> [SOURCE MATERIAL]
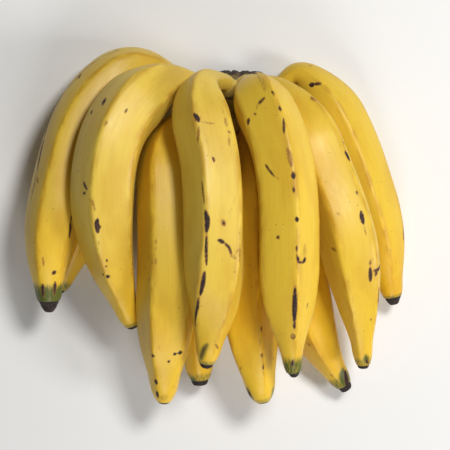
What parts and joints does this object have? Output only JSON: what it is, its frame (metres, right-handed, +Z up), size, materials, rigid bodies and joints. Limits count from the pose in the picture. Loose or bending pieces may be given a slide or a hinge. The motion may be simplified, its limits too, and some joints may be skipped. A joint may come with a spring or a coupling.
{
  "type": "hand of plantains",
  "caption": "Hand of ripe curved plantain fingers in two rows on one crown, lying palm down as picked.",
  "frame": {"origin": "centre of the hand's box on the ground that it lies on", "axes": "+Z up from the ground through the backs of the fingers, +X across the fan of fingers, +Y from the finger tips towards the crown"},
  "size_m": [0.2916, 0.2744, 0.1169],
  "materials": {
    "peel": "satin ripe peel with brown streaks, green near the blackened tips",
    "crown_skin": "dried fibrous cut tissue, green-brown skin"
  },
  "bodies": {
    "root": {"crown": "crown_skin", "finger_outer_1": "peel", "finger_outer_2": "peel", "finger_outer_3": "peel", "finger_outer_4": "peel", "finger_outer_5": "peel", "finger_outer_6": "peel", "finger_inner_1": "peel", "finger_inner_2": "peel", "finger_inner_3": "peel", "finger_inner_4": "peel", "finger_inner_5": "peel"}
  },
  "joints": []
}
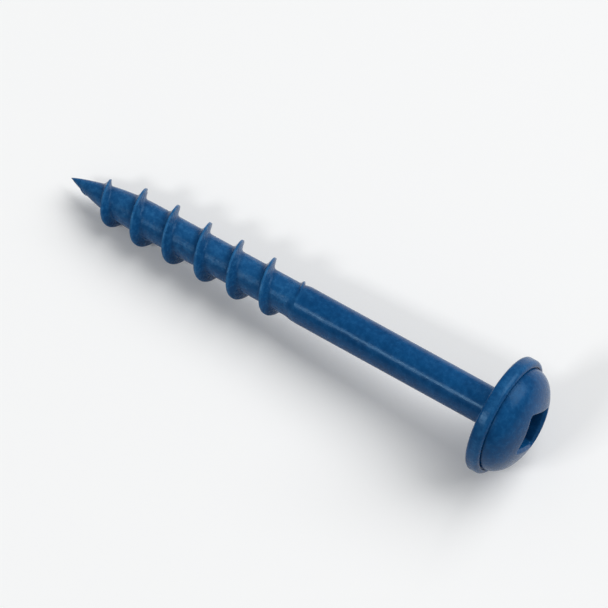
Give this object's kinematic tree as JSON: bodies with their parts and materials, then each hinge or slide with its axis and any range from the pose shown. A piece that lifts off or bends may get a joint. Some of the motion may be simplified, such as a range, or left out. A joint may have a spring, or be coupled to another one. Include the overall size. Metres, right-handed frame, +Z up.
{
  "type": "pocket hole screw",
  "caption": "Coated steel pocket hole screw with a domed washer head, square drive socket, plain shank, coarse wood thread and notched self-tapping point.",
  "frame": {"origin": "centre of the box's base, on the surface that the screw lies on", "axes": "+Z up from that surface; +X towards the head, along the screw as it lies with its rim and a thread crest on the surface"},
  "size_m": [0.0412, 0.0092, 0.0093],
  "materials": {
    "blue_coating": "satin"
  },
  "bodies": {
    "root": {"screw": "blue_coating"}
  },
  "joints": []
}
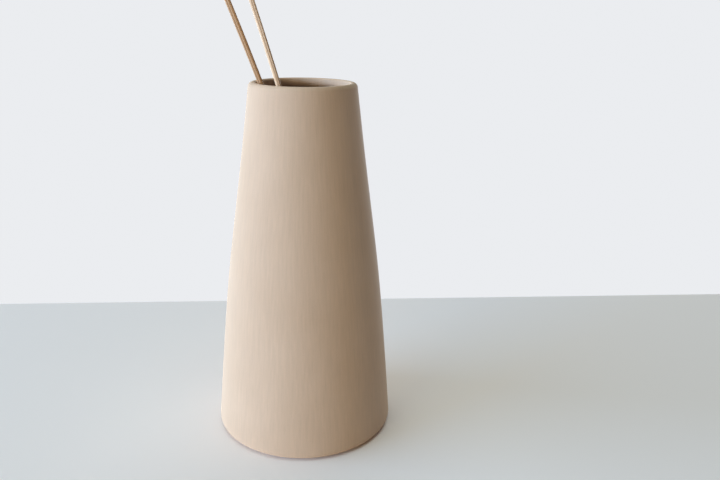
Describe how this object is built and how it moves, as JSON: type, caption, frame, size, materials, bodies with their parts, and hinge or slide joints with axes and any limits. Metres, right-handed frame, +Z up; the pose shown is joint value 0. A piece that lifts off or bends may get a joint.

> [BRIEF] Reproduce, word for word, every line starting at the line that contains "Give this object's" and ending with the final line of the entries.

> [RESULT BELOW]
Give this object's kinematic tree as JSON: bodies with their parts and materials, then each hinge or slide with its axis and any range from the pose shown. A piece that lifts off or bends may get a joint. Some of the motion may be simplified, such as a range, or left out. A joint may have a spring, or be coupled to another one. Include the overall size. Metres, right-handed frame, +Z up.
{
  "type": "pocket hole screw",
  "caption": "Coated steel pocket hole screw with a domed washer head, square drive socket, plain shank, coarse wood thread and notched self-tapping point.",
  "frame": {"origin": "centre of the box's base, on the surface that the screw lies on", "axes": "+Z up from that surface; +X towards the head, along the screw as it lies with its rim and a thread crest on the surface"},
  "size_m": [0.0412, 0.0092, 0.0093],
  "materials": {
    "blue_coating": "satin"
  },
  "bodies": {
    "root": {"screw": "blue_coating"}
  },
  "joints": []
}
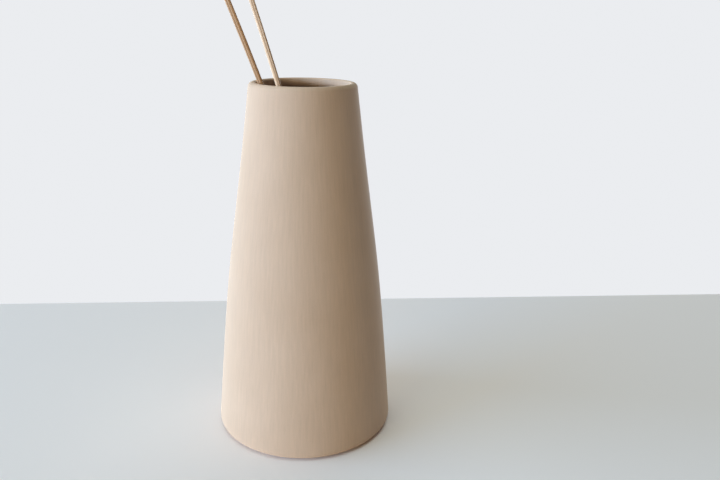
Describe how this object is built and how it moves, as JSON: type, caption, frame, size, materials, bodies with their parts, and hinge or slide joints with axes and any limits. Metres, right-handed frame, +Z up; the pose shown is joint value 0. A piece that lifts off or bends may get a joint.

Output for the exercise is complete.